The density of states (DOS) is a measure of the number of available quantum states for a given energy in a multi-dimensional system. It is a fundamental concept in the study of quantum and condensed matter physics, which provides absolutely necessary information about the behavior of a material at the microscopic level. The density of states (DOS) is not just a simple mathematical function, but it’s significance lies in unraveling the mysteries of quantum science. Now for instance, imagine you have a container filled with particles, each with a discrete energy level. The DOS is like a map of all the existing energy levels in the container, showing you how many particles can occupy each level. Just like a map of a city can give you an idea of how densely populated each neighborhood is, the DOS gives you an idea of how densely populated each energy level is. In simple terms, the DOS is akin to a map that leads physicists and engineers to an intelligible design, devising a realizable framework of the future [3,4].

In the next section, we will derive the mathematical expression for the density of states using the concept of reciprocal and real spaces. It becomes imperative to briefly explain these two terms before proceeding further. Here is a simple explanation: In real-space, the position and behavior of particles are represented by their coordinates in the three-dimensional space. Whereas, in reciprocal space, the behavior of the particles is represented by wave vectors, which are linked to the spatial wave patterns of the particles. Reciprocal-space is usually represented in terms of a wave vector k, which is a vector in the three-dimensional space that describes the wave nature of a particle. In “reciprocal-space", the properties of the particles in “real-space" can be studied more easily since the behavior of the particles is characterized by the wave vectors rather than their coordinates. This information in reciprocal-space is used to produce a visual description that provides insights into the nature and internal structure of the particles in real-space [5].
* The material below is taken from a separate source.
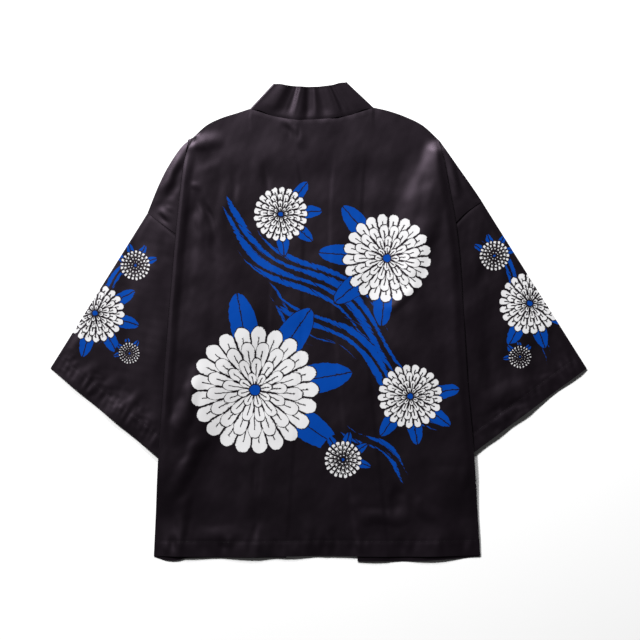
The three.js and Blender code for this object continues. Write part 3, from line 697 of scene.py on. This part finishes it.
def front_panel(side, material):
    hem = hem_at[side.name]
    shares = np.arange(FRONT_STEPS) / FRONT_STEPS
    rows, flats = [], []
    for section in fine_sections(2 * STEP):
        edge = side.sign * float(side.fold_at(section))
        y = float(section_height(section, side.apex.y, float(hem(edge))))
        path, flat = pleat(side, y, FRONT_RETURN, 1)
        outer = abs(path[0, 0])
        rough = lerp(float(side.band_seam_at(section)), outer, shares)
        at_top = lerp(side.neck.out, side.apex.out, shares)
        y = section_height(section, side.shoulder_at(at_top), hem(side.sign * rough))
        out = lerp(side.band_seam_at(y) + SEWN_GAP, outer, shares)
        z = front_height(side.sign * out, y) - (CLOTH - FINE_CLOTH) / 2
        ease = smooth((1 - shares) * 12)
        z = lerp(front_height(side.sign * out, y), z, ease)
        z = z + hem_relief(y - hem(side.sign * out), out, seed=51) * 0.6
        panel = side.xyz(out, y, z)
        rows.append(np.concatenate([panel, path]))
        flats.append(np.concatenate([plain_flat(panel), flat]))
    return shell(f"front_{side.name}_cloth", rows, flats, material, FINE_CLOTH, flipped=side.sign > 0)


# The sleeve: a flat tube, open at both ends.
SLEEVE_ROWS = 118
SLEEVE_COLUMNS = 96
LOWER_COLUMNS = 48
TUBE_STEPS = 7
TOP_EASE = 20
ARMHOLE_FADE = 0.25
SPLINE_STEPS = 40
NEAR = 0.01
# The fine sleeve's top fold lies this much nearer the outline, because its cloth is thinner.
FOLD_OUT = 0.2
# The hem's relief on the sleeve's lower layer, and a length for the shares across the sleeve.
LOWER_RELIEF = 0.2
CUFF_LENGTH = 300


def underarm_spline():
    """Points and tangents along the underarm edge, evenly spaced by share."""
    p = np.array(UNDERARM_EDGE, float)
    p = np.concatenate([[2 * p[0] - p[1]], p, [2 * p[-1] - p[-2]]])
    line = []
    for i in range(1, len(p) - 2):
        a, b, c, d = p[i - 1 : i + 3]
        square = 2 * a - 5 * b + 4 * c - d
        cube = 3 * b - a - 3 * c + d
        for t in np.arange(SPLINE_STEPS) / SPLINE_STEPS:
            line.append((2 * b + (c - a) * t + square * t**2 + cube * t**3) / 2)
    line = np.array([*line, p[-2]])
    run = np.concatenate([[0], np.cumsum(np.hypot(*np.diff(line, axis=0).T))])
    run = run / run[-1]

    def spot(share):
        return np.array([np.interp(share, run, line[:, k]) for k in range(2)])

    def at(share):
        way = spot(share + NEAR) - spot(share - NEAR)
        return spot(share), way / np.hypot(*way)

    return at


underarm_at = underarm_spline()


class Sleeve:
    """The sleeve's plan on one side, in out and y."""

    def __init__(self, side):
        self.side = side
        tip, cuff = np.array(side.tip, float), np.array(side.cuff, float)
        self.along = (cuff - tip) / np.hypot(*(cuff - tip))
        self.inward = -np.array([-self.along[1], self.along[0]])
        inset = PITCH / 2 + CLOTH / 2 - FOLD_OUT
        self.start = tip + self.along * FINE_SEAM + self.inward * inset
        self.end = cuff + self.inward * inset
        self.length = np.hypot(*(self.end - self.start))

    def plan(self, share, across):
        """Plan points at a share of the length, for shares across from the top fold to the underarm."""
        side = self.side
        top = lerp(self.start, self.end, share)
        bottom, way = underarm_at(share)
        bottom = bottom + np.array([0, side.look.cuff_skew * smooth(2 * share - 1)])
        plan = top + np.outer(across, bottom - top)
        out = lerp(side.tip.out, ARMHOLE_END.out, across)
        straight = lerp(side.tip.y, ARMHOLE_END.y, across)
        plan[:, 1] += (side.armhole_height_at(out) - straight) * max(0, 1 - share / ARMHOLE_FADE)
        return plan, top, bottom, way

    def detail(self, plan, share, across):
        x, y = self.side.sign * plan[:, 0], plan[:, 1]
        from_cuff = (1 - share) * self.length
        fine = folds(SLEEVE_CREASES, x, y) + drape(x, y, 61 + self.side.sign)
        fine = fine + crumple(self.side, from_cuff, x, y)
        fine = fine + hem_relief(from_cuff, across * CUFF_LENGTH, 71 + self.side.sign)
        fine = fine - SUNK * dome(share * self.length / SUNK_WIDTH)
        return fine * smooth(across * 16) * smooth((1 - across) * 16)

    def upper(self, plan, top):
        x, y = self.side.sign * plan[:, 0], plan[:, 1]
        ease = np.minimum(1, np.hypot(*(plan - top).T) / TOP_EASE)
        height = layer(1 + 2 * beside(self.side, *plan.T)) + folds(SLEEVE_FOLDS, x, y) * ease
        return height + lift(x, y)

    def lower(self, plan):
        return layer(2 * beside(self.side, *plan.T)) + lift(self.side.sign * plan[:, 0], plan[:, 1])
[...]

2. Mathematical Derivation

Consider an electron in a three-dimensional bounded region of space. Assume that the finite region of space has dimensions,

L_{x} \times L_{y} \times L_{z}

and within the space

V (r) = 0

.1 The three-dimensional time-independent Schrödinger’s equation is (e.g., [3,6,7,8])

(- \frac{ℏ^{2}}{2 m} \nabla^{2} + V (r)) ψ (r) = E ψ (r)

(1)

and can be rewritten as

(- \frac{ℏ^{2}}{2 m} \nabla^{2}) ψ (r) = E ψ (r)

(2)

- \frac{ℏ^{2}}{2 m} (\frac{\partial^{2}}{\partial x^{2}} + \frac{\partial^{2}}{\partial y^{2}} + \frac{\partial^{2}}{\partial z^{2}}) ψ (x, y, z) = E ψ (x, y, z)

(3)

The above equation (3) can be solved using the method of separation of variables, by simply assuming that the wave function can be written in product form, [6,7]

ψ (x, y, z) = ψ_{x} (x) ψ_{y} (y) ψ_{z} (z)

(4)

Substituting (4) into (3), and dividing through by

ψ_{x} (x) ψ_{y} (y) ψ_{z} (z)

, we have

(\frac{1}{ψ_{x} (x)} \frac{\partial^{2} ψ_{x} (x)}{\partial x^{2}} + \frac{1}{ψ_{y} (y)} \frac{\partial^{2} ψ_{y} (y)}{\partial y^{2}} + \frac{1}{ψ_{z} (z)} \frac{\partial^{2} ψ_{z} (z)}{\partial z^{2}} + \frac{2 m E}{ℏ^{2}}) = 0

(5)

(\frac{1}{ψ_{x} (x)} \frac{\partial^{2} ψ_{x} (x)}{\partial x^{2}} + \frac{1}{ψ_{y} (y)} \frac{\partial^{2} ψ_{y} (y)}{\partial y^{2}} + \frac{1}{ψ_{z} (z)} \frac{\partial^{2} ψ_{z} (z)}{\partial z^{2}} + k^{2}) = 0

(6)

where k^{2} is a constant

The equation (6) is valid, if for all possible values of

x, y, and z

, each of the three terms involving

ψ_{x} (x), ψ_{y} (y) and ψ_{z} (z)

is equal to a constant. Let the constant related with first term, second term and third term be

- k_{x}^{2}, - k_{y}^{2} and - k_{z}^{2}

, respectively [6,7]. Then,

\begin{matrix} \frac{1}{ψ_{x} (x)} \frac{\partial^{2} ψ_{x} (x)}{\partial x^{2}} = - k_{x}^{2} \\ \frac{1}{ψ_{x} (x)} \frac{\partial^{2} ψ_{x} (x)}{\partial x^{2}} + k_{x}^{2} = 0 \\ ψ_{x} (x) & = C_{1} s i n (k_{x} x) + C_{2} c o s (k_{x} x) \end{matrix}

(7)

\begin{matrix} \frac{1}{ψ_{y} (y)} \frac{\partial^{2} ψ_{y} (y)}{\partial y^{2}} = - k_{y}^{2} \\ \frac{1}{ψ_{y} (y)} \frac{\partial^{2} ψ_{y} (y)}{\partial y^{2}} + k_{y}^{2} = 0 \\ ψ_{y} (y) & = C_{3} s i n (k_{y} y) + C_{4} c o s (k_{y} y) \end{matrix}

(8)

\begin{matrix} \frac{1}{ψ_{z} (z)} \frac{\partial^{2} ψ_{z} (z)}{\partial z^{2}} = - k_{z}^{2} \\ \frac{1}{ψ_{z} (z)} \frac{\partial^{2} ψ_{z} (z)}{\partial z^{2}} + k_{z}^{2} = 0 \\ ψ_{z} (z) & = C_{5} s i n (k_{z} z) + C_{6} c o s (k_{z} z) \end{matrix}

(9)

where we must have2 [6,7,9]

\begin{matrix} k = k_{x} \hat{i} + k_{y} \hat{j} + k_{z} \hat{k} \\ k^{2} & = k_{x}^{2} + k_{y}^{2} + k_{z}^{2} = \frac{2 m E}{ℏ^{2}} \end{matrix}

(10)

Simply put, the three-dimensional problem is now reduced to three one-dimensional particle-in-a-box model problems [7]. For an electron confined to a finite region of space,

L_{x y z}

with an infinite confining potential such that,

V (r) = 0 (inside) and V (r) = \infty (outside)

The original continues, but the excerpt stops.